Des moments difficiles
Le manque de confiance dans l'avenir de l'industrie française commence à entamer sérieusement les perspectives de certains professionnels, comme Thierry Desarbres : « À moyen terme, le métier des non-ferreux apparaît limité en France, disparition des industries, moins de déchets, pas de mines, seuls les grands comme Veolia, Sita, Derichebourg ou GDE peuvent s'en sortir. » « Nous vivons des moments difficiles, les bons professionnels devraient s'en sortir par l'optimisation des qualités, la formation, le savoir-faire », avance Patrick Kornberg, qui avoue une grande inquiétude face à la situation actuelle, si elle perdure, et les répercussions à long terme sur la profession. « Je pense que beaucoup d'entreprises risquent de ne pas se remettre de la période que nous traversons », corrobore Franck Simon. Celles qui ont engagé de gros investissements pourraient souffrir de la guerre des prix et du manque de matières. « Sans être ultra pessimiste, l'avenir n'apparaît pas très brillant, on peut penser que 2013 ne sera pas une bonne année, mais les marchés peuvent aussi changer du jour au lendemain », pointe Patrick Kornberg, qui dit espérer une amélioration pour le second semestre avec la reprise annoncée de l'économie américaine, à condition que les orientations prises par la réserve fédérale (FED) soient favorables.
Prudence et patience
Les trois dernières années ont été plutôt bénéfiques pour la récupération et le recyclage, au moins jusqu'à la mi-2012. Il convient de rester prudent et patient, pour ceux qui le peuvent. « Notre métier est en train de changer, il prend un virage à 180° compte tenu des lois environnementales et des nouvelles filières comme les DEEE », rappelle le président de Federec Métaux non-ferreux.

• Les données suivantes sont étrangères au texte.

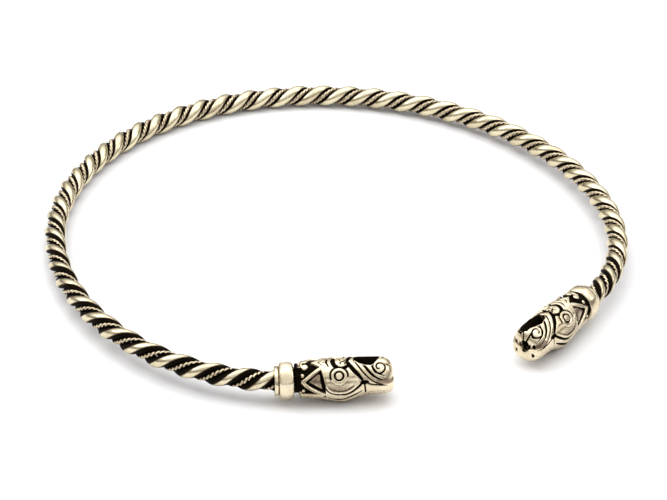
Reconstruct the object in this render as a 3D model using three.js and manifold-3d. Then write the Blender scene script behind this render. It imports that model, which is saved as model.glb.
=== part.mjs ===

Mais la question est de savoir comment l'industrie française et européenne par extension, s'adaptera dans les prochaines années aux évolutions du marché mondial. Si le déplacement du centre de gravité de nombreux pans de l'économie industrielle vers l'Asie est une réalité toujours plus présente, la demande en provenance d'Europe n'a pas pour autant disparu. Et en l'absence de gisements miniers de matières premières, le recyclage reste bien la source prioritaire. Encore faut-il trouver des déchets à récupérer.